In her recent testimony to Congress, Yellen attributed most of the softer data to the unusually bad winter. “It's really quite a range of data that has been soft recently. I think it's clear that ... unseasonably cold weather has played some role in much of that,” she told lawmakers on Feb. 27.
A week later, the Fed Beige Book survey of regional economies mentioned the weather 119 times in explaining sluggish activity in much of the country.
In an interview with the Wall Street Journal earlier this month, New York Fed President William Dudley said the threshold for altering the Fed’s tapering timetable is “pretty high.”
Dudley, who also serves as vice chairman of the FOMC, added that for the Fed to deviate from its current steady pace of cuts in the bond buys, “the outlook would have to change in a material way relative to my expectations.”
Forward Guidance
The more important development is that the Fed will probably drop its current quantitative thresholds in favor of more “qualitative” guidance.
Since December 2012, the Fed has said it would not raise the target for short-term interest rates until the medium-term outlook for inflation rose above 2.5 percent or the unemployment rate fell to 6.5 percent.
Inflation is still very low, but with the unemployment rate now at 6.7 percent and economic activity set to accelerate, it seems likely that the unemployment threshold will be breached soon. Yet most Fed officials don’t foresee a rate hike until 2015.
“The shift to qualitative guidance has been well telegraphed, and the only question is not if, but when, it occurs,” said Societe Generale economist Aneta Markowska in a note.
As reported in the minutes, the FOMC has been actively considering alternative formulations for forward guidance more or less continuously since last fall. “The minutes to the last FOMC meeting and recent statements by FOMC members suggest that additional changes to the FOMC’s forward guidance are likely at its next meeting,” said Lewis Alexander, chief economist at Nomura Holdings Inc., in a note.

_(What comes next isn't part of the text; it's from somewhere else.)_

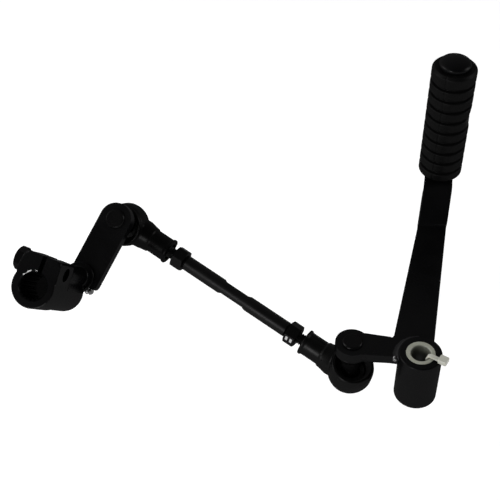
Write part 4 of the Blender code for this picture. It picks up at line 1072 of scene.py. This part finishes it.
# %% [markdown]
# ## Clamp arm
#
# The clamp grips the gearbox's splined shaft. Its arm is plain plate with one round end;
# the clamp is a forging with two ears, split between them so that the pinch bolt can
# draw it tight. The forging is built like the rod ends: joined, remeshed, relaxed at the
# neck, and then slotted, drilled and broached.

# %% Arm plate
ARM_HALF, ARM_END, ARM_CORNER, ARM_LOW, ARM_TOP = 8.0, -33.8, 1.6, 16.7, 21.7
inner = ARM_HALF - ARM_CORNER
arm = (arc((0, 0), ARM_HALF, 0, 180, 48) + arc((-inner, ARM_END), ARM_CORNER, 180, 270, 6)
       + arc((inner, ARM_END), ARM_CORNER, 270, 360, 6))
arm_plate = plate("clamp_arm_plate", arm, ARM_LOW, ARM_TOP, PLATE_EDGE, at_clamp_arm)
fit(arm_plate, "clamp_arm", "black_paint", plate_paint, "clamp_plate")

# %% Clamp forging
BACK, FRONT, EAR_BACK, CLAMP_INSIDE = 22.0, 62.5, 44.9, 47.0
CLAMP_RADIUS, EAR_HALF, EAR_END, EAR_CORNER = 10.3, 9.4, 12.6, 1.8
NECK_X, NECK_Y, CLAMP_SKIN = 4.6, 9.0, 0.28
leave = degrees(acos(EAR_HALF / CLAMP_RADIUS))
ear_x = EAR_HALF - EAR_CORNER
face = (arc((0, 0), CLAMP_RADIUS, 180 - leave, 360 + leave, 60)
        + arc((ear_x, EAR_END), EAR_CORNER, 0, 90, 8)
        + arc((-ear_x, EAR_END), EAR_CORNER, 90, 180, 8))
clamp = plate("split_clamp", face, EAR_BACK, FRONT, 1.2, at_bore, segments=5)
tube = [(0, CLAMP_INSIDE, 0), (9.9, CLAMP_INSIDE, 0), (9.9, BACK, 0.9), (0, BACK, 0)]
neck = [(0, CLAMP_INSIDE, 0), (4.5, CLAMP_INSIDE, 0), (4.5, BACK + 1.6, 1.2), (7.5, BACK + 1.5, 0.7),
        (7.5, BACK, 0.2), (0, BACK, 0)]
turn_with(clamp, tube, at_bore, "UNION")
turn_with(clamp, neck, at_bore @ shift(NECK_X, NECK_Y, 0), "UNION")
remesh(clamp, CLAMP_SKIN)
relax(clamp, 3, lambda p: np.full(len(p), 0.5))
relax(clamp, 30, lambda p: 0.6 * ramp(p[:, 2], 26.0, 30.0) * (1 - ramp(p[:, 2], 46.5, 48.5))
      * ramp(p[:, 1], 1.0, 4.0) * (1 - ramp(p[:, 1], 12.0, 13.0)))

# %% Clamp cuts
SLOT_LEFT, SLOT_RIGHT, SPLINE_DEPTH, SPLINES = -0.3, 1.7, 19.9, 20
TOOTH = ((0.0, 6.05), (0.10, 6.03), (0.20, 6.05), (0.42, 6.6), (0.58, 6.66), (0.76, 6.6))
BOLT_Y, BOLT_BACK, BOLT_HOLE, SHAFT_HOLE = 9.2, 9.8, 3.25, 6.6

slot = [(SLOT_LEFT, 0.0), (SLOT_RIGHT, 0.0), (SLOT_RIGHT, 26.0), (SLOT_LEFT, 26.0)]
shape_with(clamp, plate("slot", slot, EAR_BACK - 1.0, FRONT + 2, 0, at_bore))
at_bolt = at_bore @ on_axes((0, BOLT_Y * MM, (FRONT - BOLT_BACK) * MM), (-1, 0, 0), (0, 1, 0))
turn_with(clamp, bored(BOLT_HOLE, -20, 20), at_bolt, steps=64)
turn_with(clamp, bored(SHAFT_HOLE, BACK - 2, FRONT - SPLINE_DEPTH), at_bore)
teeth = []
for tooth in range(SPLINES):
    for share, radius in TOOTH:
        angle = 2 * pi * (tooth + share) / SPLINES
        teeth.append((radius * cos(angle), radius * sin(angle)))
shape_with(clamp, plate("splines", teeth, FRONT - 20, FRONT + 2, 0, at_bore))
mouth = [(0, FRONT + 2, 0), (9.2, FRONT + 2, 0), (6.5, FRONT - 0.7, 0), (0, FRONT - 0.7, 0)]
turn_with(clamp, mouth, at_bore)
fit(clamp, "clamp_arm", "black_paint", forging_paint, "clamp_boss", angle=38)

# %% Clamp weld
bead_path = [(7.6, -36.3, 20.3), (5.0, -36.5, 20.6), (2.0, -36.6, 20.7), (-1.0, -36.6, 20.5),
             (-3.6, -36.6, 20.3)]
clamp_bead = weld("clamp_weld_bead", bead_path, at_clamp_arm, 1.9, seed=11, pitch=2.2, ripple=0.2)
fit(clamp_bead, "clamp_arm", "black_paint", bead_paint, "clamp_weld", angle=60)

# %% Pinch bolt
HEAD_LOW, HEAD_TOP, SHANK_RADIUS, SHANK_END = 11.4, 15.4, 2.9, -7.8
WASHER_RADIUS, WASHER_BORE, WASHER_LOW, WASHER_TOP = 5.0, 3.2, 9.7, 11.1

bolt = hex_piece("pinch_bolt_head", HEAD_LOW, HEAD_TOP, at_bolt, 0.0, both=False)
shank = [(0, 12.0, 0), (SHANK_RADIUS, 12.0, 0), (SHANK_RADIUS, SHANK_END, 0.4), (0, SHANK_END, 0)]
turn_with(bolt, shank, at_bolt, "UNION", steps=64)
# The bolt wears the darker, shaded copy of the steel: painted shade.
fit(bolt, "clamp_arm", "black_steel", shaded_forged_steel, "pinch_bolt", angle=24)
washer = [(WASHER_RADIUS, WASHER_TOP, 0.25), (WASHER_RADIUS, WASHER_LOW, 0.25),
          (WASHER_BORE, WASHER_LOW, 0.1), (WASHER_BORE, WASHER_TOP, 0.1)]
fit(lathe("pinch_bolt_washer", washer, at_bolt, closed=True), "clamp_arm", "black_steel", nut_steel,
    "pinch_washer")

# %% [markdown]
# ## Cable tie
#
# A cut-off tie is left in the pivot bore. A strap bends smoothly, so its path is a curve
# through a few points; the section is a thin flat bar with chamfered corners, and the
# tie's square head is joined to its end.

# %% Cable tie
TIE_TURN = radians(-32)
STRAP = ((-1.1, -0.25), (-0.9, -0.45), (0.9, -0.45), (1.1, -0.25),
         (1.1, 0.25), (0.9, 0.45), (-0.9, 0.45), (-1.1, 0.25))
STATIONS = [(3.35, 9.0), (3.35, 22.0), (3.4, 27.4), (3.75, 28.95), (4.65, 29.75), (5.95, 29.85),
            (8.0, 29.8), (10.4, 29.75)]
tie_way = Vector((cos(TIE_TURN), sin(TIE_TURN), 0))
tie_side = Vector((-tie_way.y, tie_way.x, 0))


def through(points, steps=8):
    """A smooth path through points."""
    path = []
    for i in range(len(points) - 1):
        p0, p1, p2, p3 = (Vector(points[min(max(i + d, 0), len(points) - 1)])
                          for d in (-1, 0, 1, 2))
        for k in range(steps):
            t = k / steps
            path.append(0.5 * (2 * p1 + (p2 - p0) * t + (2 * p0 - 5 * p1 + 4 * p2 - p3) * t * t
                               + (3 * p1 - p0 - 3 * p2 + p3) * t ** 3))
    return path + [Vector(points[-1])]


edit, rings = bmesh.new(), []
path = through(STATIONS)
for i, spot in enumerate(path):
    run = (path[min(i + 1, len(path) - 1)] - path[max(i - 1, 0)]).normalized()
    normal = Vector((-run.y, run.x))
    ring = []
    for u, v in STRAP:
        at = spot + normal * v
        ring.append(edit.verts.new((tie_way * at.x + tie_side * u + Vector((0, 0, at.y))) * MM))
    rings.append(ring)
strap = capped_run("cable_tie_strap", edit, rings, at_pivot)
corners = [(-2.1, -2.0, 0.6), (2.1, -2.0, 0.6), (2.1, 2.0, 0.6), (-2.1, 2.0, 0.6)]
at_head = on_axes((tie_way * 11.0 + Vector((0, 0, 30.6))) * MM, (0, 0, 1), tie_way)
head = plate("tie_head", rounded(corners, closed=True), -1.3, 1.3, 0.4, at_head)
shape_with(strap, head, "UNION")
fit(strap, "lever", "white_nylon", tie_nylon, "cable_tie")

To avoid creating volatility in the financial markets, Yellen needs to replace the qualitative threshold with guidance that’s less specific while also making it clear that interest rates won’t rise anytime soon.
Jan Hatzius and the rest of the economics group at Goldman Sachs see two options for doing so.

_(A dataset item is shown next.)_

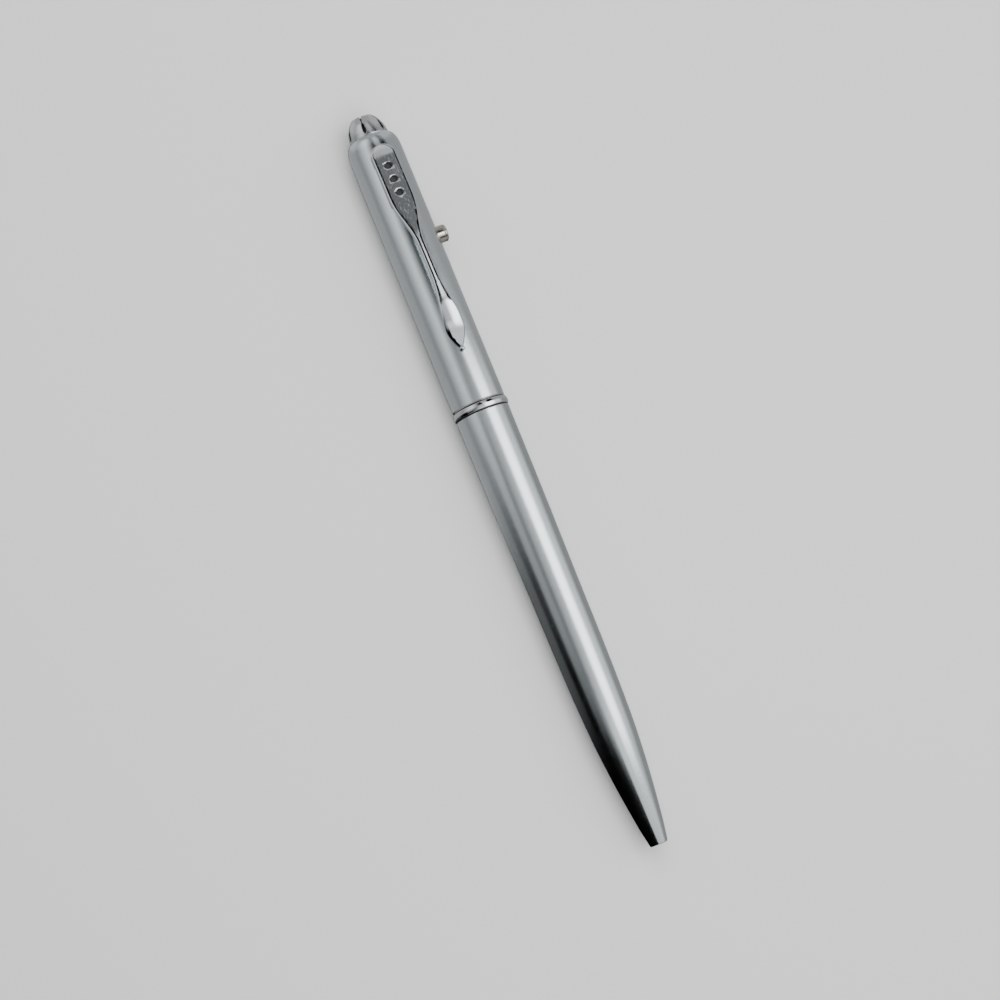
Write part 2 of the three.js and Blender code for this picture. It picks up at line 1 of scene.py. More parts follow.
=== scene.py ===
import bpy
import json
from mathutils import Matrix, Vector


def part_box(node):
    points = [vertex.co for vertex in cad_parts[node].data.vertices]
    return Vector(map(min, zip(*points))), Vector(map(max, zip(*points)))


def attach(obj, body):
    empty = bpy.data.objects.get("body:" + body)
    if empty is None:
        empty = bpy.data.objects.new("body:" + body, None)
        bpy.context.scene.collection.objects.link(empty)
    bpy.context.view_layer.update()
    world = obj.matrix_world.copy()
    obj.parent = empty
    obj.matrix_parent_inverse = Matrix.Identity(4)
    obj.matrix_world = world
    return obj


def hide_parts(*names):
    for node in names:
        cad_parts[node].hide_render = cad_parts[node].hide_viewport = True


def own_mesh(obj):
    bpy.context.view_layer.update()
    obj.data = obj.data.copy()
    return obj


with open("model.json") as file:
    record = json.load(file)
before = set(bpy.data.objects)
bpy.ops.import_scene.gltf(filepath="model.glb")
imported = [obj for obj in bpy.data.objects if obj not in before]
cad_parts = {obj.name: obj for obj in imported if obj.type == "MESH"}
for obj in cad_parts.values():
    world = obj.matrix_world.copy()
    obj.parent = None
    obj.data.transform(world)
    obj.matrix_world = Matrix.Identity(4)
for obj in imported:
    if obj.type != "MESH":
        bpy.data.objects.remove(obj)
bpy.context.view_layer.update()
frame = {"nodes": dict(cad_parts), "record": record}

import json
from math import acos, cos, pi, radians, sin, sqrt

import bmesh
import bpy
from mathutils import Matrix, Vector
from mathutils.geometry import interpolate_bezier

# Everything is drawn in millimetres on the pen's own axis, x counted from the nose end,
# and finished() moves it to the axis that the CAD model gives.
mm = 0.001
ringLow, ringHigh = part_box("centre_ring")
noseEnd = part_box("front_barrel")[0].x
penAxis = Vector((noseEnd, (ringLow.y + ringHigh.y) / 2, (ringLow.z + ringHigh.z) / 2))


def span(node):
    # where a CAD node starts and ends along the pen, in mm from the nose
    low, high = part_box(node)
    return (low.x - noseEnd) / mm, (high.x - noseEnd) / mm


frontEnd = span("front_barrel")[1]
ringStart, ringEnd = span("centre_ring")
upperStart, upperEnd = span("upper_barrel")
penEnd = span("tail_bezel")[1]
barrelRadius = 4.71
buttonAt = sum(span("push_button")) / 2

# ---- camera ----
view = {"lens": 81, "tilt": 6.1, "roll": 11.5, "spin": 22.3, "aimStation": 63.2,
        "place": (-40.4, 78.1, 369.9)}


def setCamera():
    tilt, roll, spin = (radians(view[key]) for key in ("tilt", "roll", "spin"))
    across = Vector((0, -cos(roll), sin(roll)))
    downward = Vector((0, -sin(roll), -cos(roll)))
    forward = cos(tilt) * downward + sin(tilt) * Vector((1, 0, 0))
    toNose = cos(tilt) * Vector((-1, 0, 0)) + sin(tilt) * downward
    right = cos(spin) * across + sin(spin) * toNose
    down = -sin(spin) * across + cos(spin) * toNose
    turned = Matrix((right, -down, -forward)).transposed().to_4x4()
    aim = penAxis + Vector((view["aimStation"] * mm, 0, 0))
    camera = bpy.data.objects.new("camera", bpy.data.cameras.new("camera"))
    camera.data.lens = view["lens"]
    camera.data.sensor_width = 36
    camera.data.clip_start = 0.01
    camera.matrix_world = Matrix.Translation(aim + Vector(view["place"]) * mm) @ turned
    bpy.context.scene.collection.objects.link(camera)
    bpy.context.scene.camera = camera


setCamera()
print("camera set")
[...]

The first, according to Goldman, would be to split the current guidance paragraph into two: one that reaffirms policy intentions above 6.5 percent unemployment and one that describes policy intentions below 6.5 percent in qualitative terms.
For example, the committee could state: “although the unemployment rate is approaching 6.5 percent, the committee judges that employment remains well below its maximum sustainable level. Once the unemployment rate has declined below 6.5 percent, the committee therefore intends to maintain the current exceptionally low target range for the federal funds rate of 0 to 0.25 percent as long as employment or inflation remain well below their longer-run goals.”

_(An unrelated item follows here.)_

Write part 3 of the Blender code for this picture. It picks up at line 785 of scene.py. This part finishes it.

Once the unemployment rate has fallen below 6.5 percent, the FOMC could simply delete the “6.5 percent” paragraph and be left with a qualitative description of their intentions.
“This approach would follow the Bank of England’s approach, which simply added a paragraph to their guidance statement that describes policy intentions after the threshold, in their case 7 percent, has been reached, but kept the original threshold statement,” Hatzius and his colleagues said.
The second option, according to Goldman, would be for the FOMC to switch entirely to qualitative guidance and drop the 6.5 percent threshold at this week’s meeting.
For example, Fed officials could simply state that “the committee intends to maintain the current exceptionally low target range for the federal funds rate of 0 to 0.25 percent as long as employment or inflation remain well below their longer-run goals.”
“The FOMC could then follow the Bank of England in providing additional color on the committee’s view on how far away the economy currently is from full employment and price stability,” economists at Goldman said. “While the Bank of England published a separate document providing those details, Fed officials could include this information in Yellen’s prepared remarks at the start of the press conference.”
Either option is possible. But which option the Fed opts for probably does not matter as much as the precise form of the new language and how the “dots” move, according to Goldman.
In addition to the language changes, the FOMC may place greater emphasis on the “dot plot” of funds rate forecasts of individual policymakers in the Fed’s Summary of Economic Projections.
The median rates are likely to remain the same for 2014 and 2015 at this week’s meeting, but a further narrowing of this gap would be a sign of greater comfort with that outlook across the participants, according to Barclays Capital economist Peter Newland.
“The bottom line is that, although the Fed may change how it is communicating what it plans to do with interest rates, it probably won’t change the plan itself,” said Paul Dales, chief U.S. economist at Capital Economics, in a note. “We agree that rates will remain at near-zero for some time yet, but a rise in wage growth could mean that the first hike takes place a little sooner than expected, perhaps around the middle of next year.”